> [EXERCISE INSTRUCTIONS]: Within the material below, locate the line with "Model this object" and the line with "LEG_ARRIS = 0.0025", then return those two lines and all lines between them, exactly as written.

> [SUPPLIED DATA]:
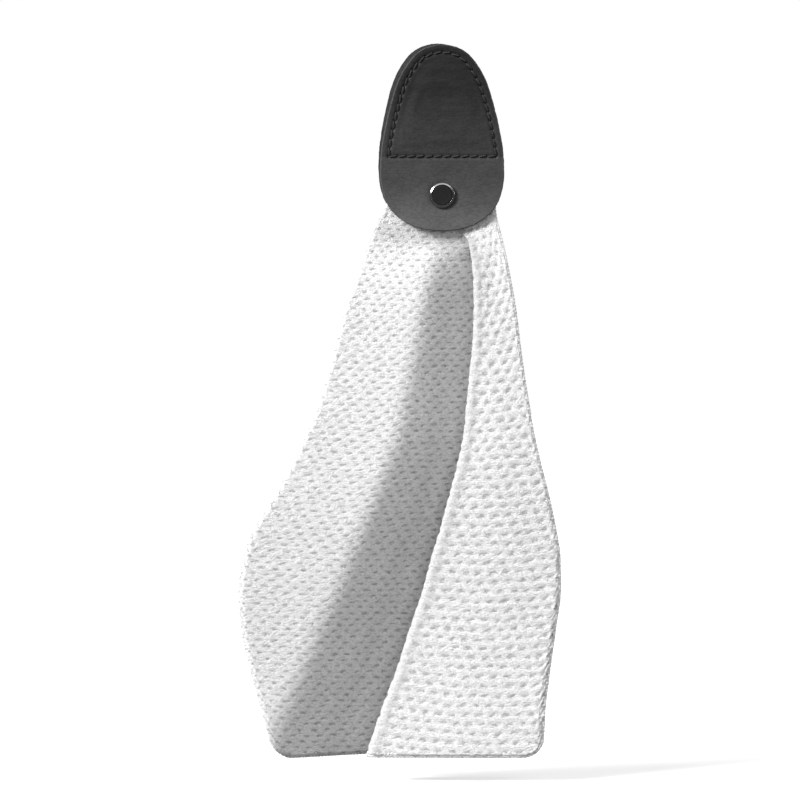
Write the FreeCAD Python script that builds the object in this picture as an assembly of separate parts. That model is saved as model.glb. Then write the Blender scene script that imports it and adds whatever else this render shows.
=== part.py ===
import FreeCAD, Part
import math
import os
from FreeCAD import Vector as V

# Magnetic golf towel: an egg-shaped two-ply leather patch with a magnet sewn
# into its upper part and a press snap in its lower part. The snap passes
# through an eyelet in the towel, which fans out below the patch.
# +Z up, front of the patch faces -Y. Origin: centre of the magnet, on the
# rear (mounting) face of the rear ply, so the whole patch lies at y <= 0.

# ---------------------------------------------------------------- dimensions
PLY = 1.6                 # leather thickness
GAP = 3.0                 # space between the two plies
Y_REAR = 0.0              # outer face of the rear ply
Y_REAR_IN = Y_REAR - PLY
Y_FRONT_IN = Y_REAR_IN - GAP
Y_FRONT = Y_FRONT_IN - PLY

# right half of the patch outline, apex to bottom (half width, z)
OUTLINE = [
    (0.0, 32.0), (5.0, 31.35), (9.0, 29.9), (12.9, 27.2), (16.5, 23.0),
    (19.6, 18.0), (21.9, 13.0), (24.2, 5.5), (26.2, -2.0), (27.85, -9.5),
    (29.15, -17.0), (29.85, -24.5), (30.0, -29.5), (29.7, -34.5),
    (28.75, -39.5), (26.9, -44.5), (23.5, -49.4), (20.6, -52.0),
    (16.6, -54.6), (10.4, -57.0), (0.0, -58.2),
]
REAR_TURN = 2.0           # the rear ply was stitched a little askew, degrees
REAR_DX, REAR_DZ = -1.0, 0.9

SEAM_Z = -22.2            # straight cross seam under the magnet pocket
FOLD_Z = SEAM_Z - 1.6     # the lower flaps bend on this line
FOLD_GAP = 0.15           # half of the slit between a panel and its flap
SNAP_Z = -41.1            # snap axis height

SEAM_INSET = 3.7          # arch seam to the edge of the front ply
STITCH_PITCH = 4.4
STITCH_LEN = 3.7
THREAD_R = 0.45
GROOVE_W = 1.3
FRONT_GROOVE = 0.6
REAR_GROOVE = 1.0

SPACER_INSET = 2.6        # foam spacer to the edge of the front ply
MAGNET_R = 15.0
MAGNET_T = 2.9

# press snap, line 20
CAP_R = 6.2
CAP_FACE_R = 4.95
CAP_H = 1.95
BARREL_R = 1.7
BARREL_HOLE = 1.8
SOCKET_R = 5.25
SOCKET_BORE = 2.85
SOCKET_DEPTH = 2.0
STUD_FLANGE_T = 0.6
STUD_NECK_R = 2.3
STUD_HEAD_R = 2.6
POST_FLANGE_R = 4.6
POST_FLANGE_T = 0.7

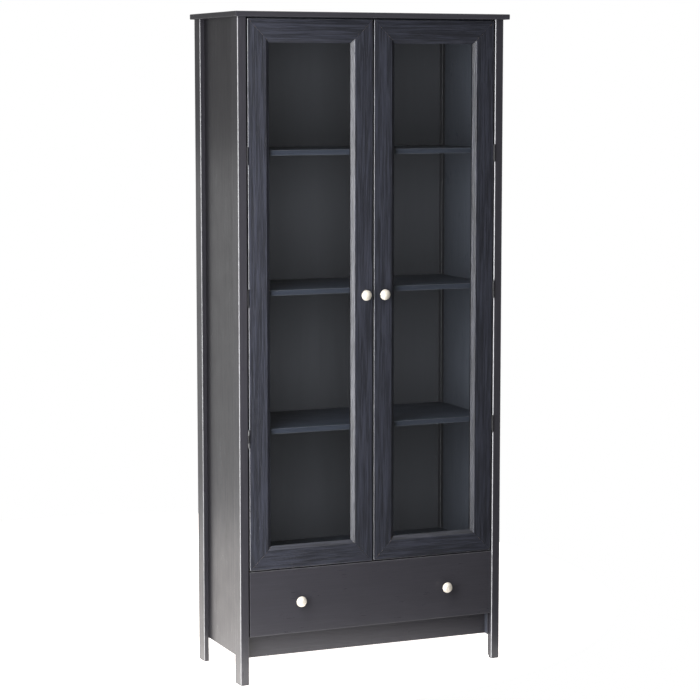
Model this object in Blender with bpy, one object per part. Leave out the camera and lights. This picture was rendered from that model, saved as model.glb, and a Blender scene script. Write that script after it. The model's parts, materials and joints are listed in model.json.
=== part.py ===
"""Tall glazed display cabinet: four corner legs, two glass doors over one wide drawer.

Metres, +Z up. The cabinet faces -Y and stands on z = 0, with the origin under the middle of its
bounding box. Depths are counted from the front plane of the legs, FRONT_Y, towards the back.
"""
import math

import bmesh
import bpy
from mathutils import Matrix, Vector

# ---- Carcass ----
HEIGHT = 1.900
TOP_WIDTH = 0.845
TOP_THICK = 0.015
TOP_FRONT_OVERHANG = 0.018
TOP_REAR_OVERHANG = 0.006
CARCASS_WIDTH = 0.822          # across the outer faces of the legs
CARCASS_DEPTH = 0.352          # from the front legs' front face to the rear legs' back face
BOARD = 0.015                  # shelves, rails and horizontal boards
GAP = 0.0003                   # between pieces that rest on each other

# ---- Legs ----
LEG_SIDE_WIDTH = 0.046         # the plank seen from the side
LEG_PLANK = 0.0145             # its thickness
FRONT_LEG_FACE = 0.026         # the front plank of the L-shaped front leg, seen from the front
FRONT_LEG_PLANK = 0.016
LEG_ARRIS = 0.0025

# ---- Inner boards ----
SIDE_PANEL = 0.016
BACK_THICK = 0.003
PLINTH_CLEAR = 0.0710          # floor to the underside of the plinth and side panels
DRAWER_BOTTOM = 0.1390
DRAWER_TOP = 0.3262
CUPBOARD_FLOOR = 0.337         # upper face of the board between the drawer and the cupboard
SHELF_PITCH = 0.3933
BOARD_SETBACK = 0.020          # front edge of the inner boards
PLINTH_SETBACK = 0.034
STRETCHER_DEPTH = 0.060

# ---- Doors ----
FRONT_THICK = 0.0159           # doors and drawer front
DOOR_SIDE_GAP = 0.004
DOOR_HALF_MEETING_GAP = 0.002
DOOR_BOTTOM = 0.3295
DOOR_TOP = 1.8805
FRAME_FACE = 0.055             # flat face of the frame moulding
FRAME_BEVEL = 0.011            # sloping inner edge, seen from the front
FRAME_BEVEL_DEPTH = 0.008
FRAME_LIP = 0.001
GLASS_GROOVE = 0.0036
GLASS_GROOVE_DEEP = 0.008
GLASS = 0.003
MITRE_SHIFT = 0.00022          # half of the fine joint line at each mitre

# ---- Drawer ----
DRAWER_SIDE_GAP = 0.003
DRAWER_BOX_SIDE_GAP = 0.013    # room for one runner
DRAWER_BOARD = 0.012
DRAWER_BOX_LOW = 0.166
DRAWER_BOX_HIGH = 0.286
DRAWER_BOX_LENGTH = 0.300
DRAWER_PANEL_Z = 0.172
DRAWER_PANEL = 0.0027
DRAWER_GROOVE_DEEP = 0.006
RUNNER_STEEL = 0.0012
RUNNER_LENGTH = 0.300
RUNNER_MIDDLE_Z = 0.2275
CABINET_RUNNER_HEIGHT = 0.045
CABINET_RUNNER_WIDTH = 0.0084
DRAWER_RUNNER_HEIGHT = 0.031
DRAWER_RUNNER_WIDTH = 0.0094

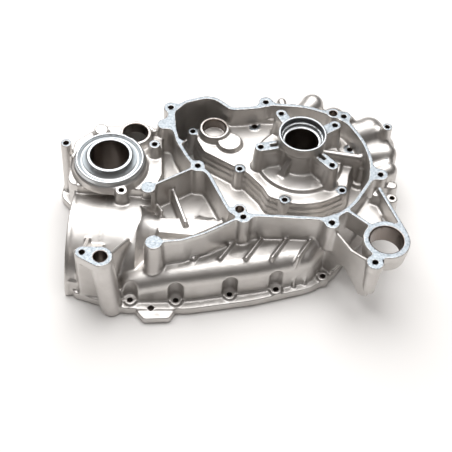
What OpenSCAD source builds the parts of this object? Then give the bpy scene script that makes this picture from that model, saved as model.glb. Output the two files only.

> [EXERCISE OUTPUT]:
Model this object in Blender with bpy, one object per part. Leave out the camera and lights. This picture was rendered from that model, saved as model.glb, and a Blender scene script. Write that script after it. The model's parts, materials and joints are listed in model.json.
=== part.py ===
"""Tall glazed display cabinet: four corner legs, two glass doors over one wide drawer.

Metres, +Z up. The cabinet faces -Y and stands on z = 0, with the origin under the middle of its
bounding box. Depths are counted from the front plane of the legs, FRONT_Y, towards the back.
"""
import math

import bmesh
import bpy
from mathutils import Matrix, Vector

# ---- Carcass ----
HEIGHT = 1.900
TOP_WIDTH = 0.845
TOP_THICK = 0.015
TOP_FRONT_OVERHANG = 0.018
TOP_REAR_OVERHANG = 0.006
CARCASS_WIDTH = 0.822          # across the outer faces of the legs
CARCASS_DEPTH = 0.352          # from the front legs' front face to the rear legs' back face
BOARD = 0.015                  # shelves, rails and horizontal boards
GAP = 0.0003                   # between pieces that rest on each other

# ---- Legs ----
LEG_SIDE_WIDTH = 0.046         # the plank seen from the side
LEG_PLANK = 0.0145             # its thickness
FRONT_LEG_FACE = 0.026         # the front plank of the L-shaped front leg, seen from the front
FRONT_LEG_PLANK = 0.016
LEG_ARRIS = 0.0025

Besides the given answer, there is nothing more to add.